The SPICE model for the diode closely matches the Schokley diode equation:

If = IS(e^(Vf/(N*Vt)) - 1)

where Vt = kT/q = 26mV at room temperature.

  1. Get actual values from the graphs provided in the datasheet to use for comparison. The more points the better, and the more accurate the better. Below is a table that I estimated from the figure you provided:

    Vf  If (mA)
    1.3 0.001
    1.4 0.010
    1.5 0.080
    1.6 0.700
    1.7 5.000
    1.8 20.000
    1.9 40.000
    2.0 65.000
    2.1 80.000
    
  2. Plug the values into Excel, and change the y-axis to a log scale. You should get a graph that looks identical to the original graph from the datasheet. Add another column for your graph, with If calculated from the forward voltage and the constants IS and N. We can use this configuration to iteratively find IS and N.

  3. Solve for IS and N. We are trying to match the linear part of the graph (1.3 <= Vf <= 1.7). Adjusting IS will move the curve in the y-axis. Get the calculated graph to the same order of magnitude. The next step is to find the emission coefficient (N). N affects both the amplitude and the slope, so some adjustment of IS may be necessary to keep the curve in the same ballpark. Once the slopes match (the lines are parallel), trim IS so that the calculated data matches the datasheet values. I got IS = 1e-18, and N=1.8 for the diode you listed. enter image description here

  4. Identify RS. This is a bit tricky. RS is responsible for the curving of the current from 1.7V and above. Consider modeling the ohmic resistance as a resistor in series with the diode. As the current through the diode increases, the voltage drop across the ohmic resistance causes the forward diode voltage Vf to increase slower. At small currents, this effect is negligible.

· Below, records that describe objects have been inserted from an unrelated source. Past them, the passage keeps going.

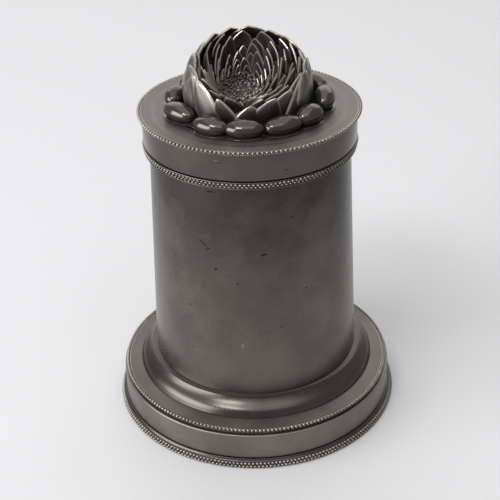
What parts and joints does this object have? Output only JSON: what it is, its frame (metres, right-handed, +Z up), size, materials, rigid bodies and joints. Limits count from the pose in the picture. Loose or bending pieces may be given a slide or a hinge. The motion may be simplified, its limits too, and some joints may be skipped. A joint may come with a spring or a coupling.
{
  "type": "lidded column mould",
  "caption": "Tall round pewter mould with a stepped base cap, a body that widens downwards, beaded rims, and a lid topped by a domed flower in a ring of fruit.",
  "frame": {"origin": "centre of the foot, on the surface that the mould stands on", "axes": "+Z up along the mould's axis; the flower's open cup is tipped forwards, towards -Y"},
  "size_m": [0.1426, 0.1426, 0.1889],
  "materials": {
    "turned_pewter": "satin, with fine turning lines",
    "worn_pewter": "satin, rubbed lighter",
    "beaded_pewter": "polished tops, dark grooves",
    "dark_pewter": "smooth and dark",
    "cast_pewter": "cast relief, smooth and shiny on high spots"
  },
  "bodies": {
    "base": {"base_plate": "turned_pewter", "base_band": "worn_pewter", "foot_ring": "turned_pewter", "foot_bead_rim": "beaded_pewter"},
    "body": {"body_tube": "turned_pewter", "collar_ring": "turned_pewter", "collar_bead_row": "beaded_pewter", "shoulder_moulding": "dark_pewter", "shoulder_flange": "turned_pewter", "flange_bead_rim": "beaded_pewter", "base_spigot": "turned_pewter"},
    "lid": {"lid_skirt": "turned_pewter", "lid_plate": "turned_pewter", "lid_bead_rim": "beaded_pewter", "fruit_ring": "cast_pewter", "flower_dome": "cast_pewter"}
  },
  "joints": [
    {"name": "body_lift", "type": "slide", "parent": "base", "child": "body", "axis": [0, 0, 1], "range_m": [0, 0.05]},
    {"name": "lid_lift", "type": "slide", "parent": "body", "child": "lid", "axis": [0, 0, 1], "range_m": [0, 0.06]}
  ]
}
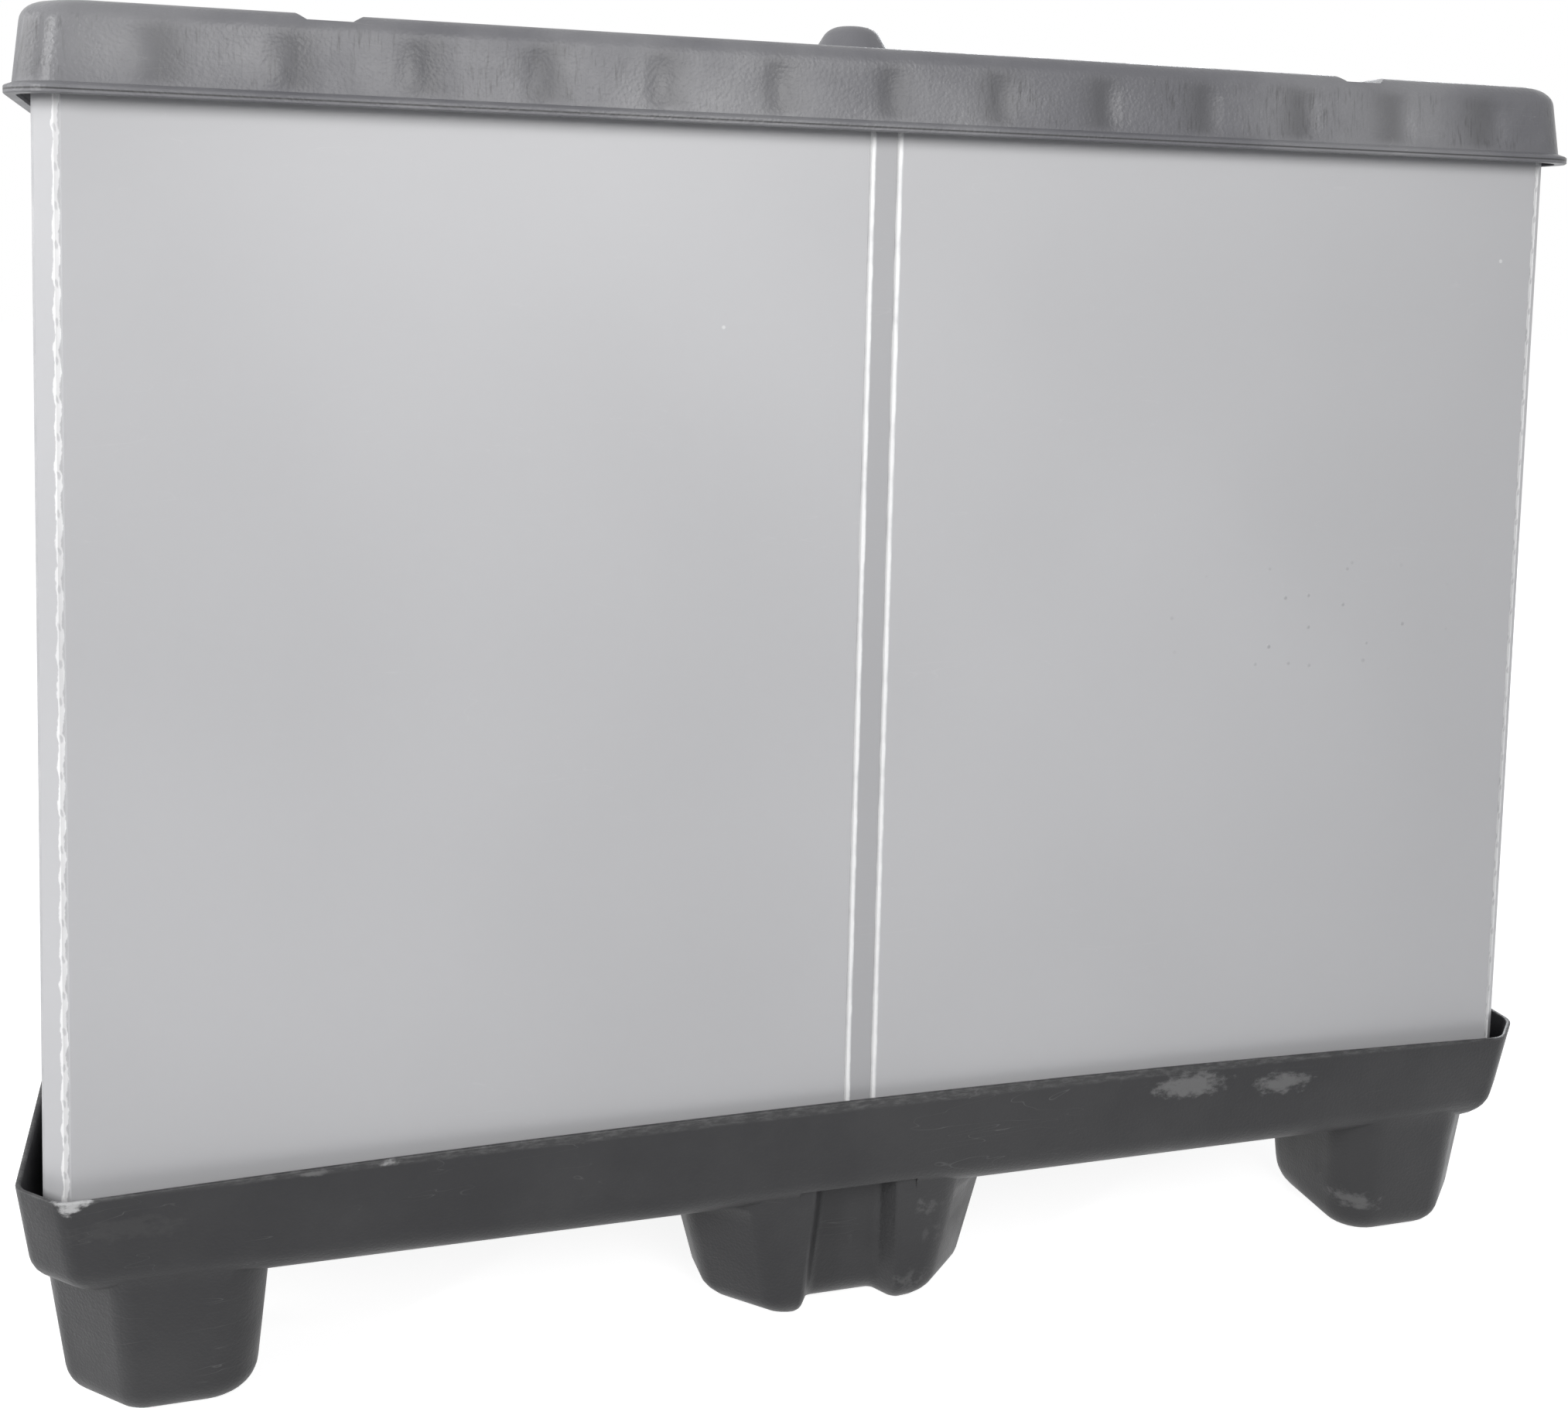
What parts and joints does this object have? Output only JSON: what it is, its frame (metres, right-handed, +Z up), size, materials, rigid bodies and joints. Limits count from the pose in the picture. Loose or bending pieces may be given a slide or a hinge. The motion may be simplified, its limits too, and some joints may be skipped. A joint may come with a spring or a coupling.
{
  "type": "pallet box",
  "caption": "Closed returnable pallet box: a formed plastic tray on hollow legs, a folding sleeve of light grey bubble board and a formed lid with a fluted skirt.",
  "frame": {"origin": "middle of the footprint, on the floor under the feet of the legs", "axes": "+X along the long side, to the right seen from the front; +Y from front to back; +Z up"},
  "size_m": [1.2, 1, 0.9936],
  "materials": {
    "tray_plastic": "satin, lightly scuffed, worn pale along the rim",
    "sleeve_board": "satin, faintly dimpled by the bubbles, whitened along its creases",
    "lid_plastic": "satin leather grain with faint draw lines"
  },
  "bodies": {
    "root": {"pallet_base": "tray_plastic", "sleeve": "sleeve_board", "lid": "lid_plastic"}
  },
  "joints": []
}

The first thing to do is to get a ballpark estimate of RS to use in the more accurate solutions. You can calculate the effective value of RS from the datasheet values by back-calculating for Vf using the measured If. The voltage difference between the input value and the calculated Vf can be used with the forward current to generate a resistance. At the higher currents, this will be a good starting value.

To plot the diode current using RS, you need to first calculate the diode Vf given a voltage for the resistor-diode series combination. Wikipedia lists an iterative function - it converges easily if the resistor voltage drop is significant. This function was easy enough to set up in Excel. For Vf values below 1.8, I hard-coded the input value because the iterative function did not converge. Then take this Vf value to calculate the If of the ideal diode. I plotted this with the original datasheet graph.

Using trial and error, you should be able to get a RS value that gets pretty good overlap with the datasheet values. All that's left is to throw the model together in SPICE to verify your work.

Below is my diode model that I verified using HSPICE. The simulation data is almost a perfect overlay for the datasheet graph.

.model Dled_test D (IS=1a RS=3.3 N=1.8)

I used this article, which helped a lot with the diode spice parameters.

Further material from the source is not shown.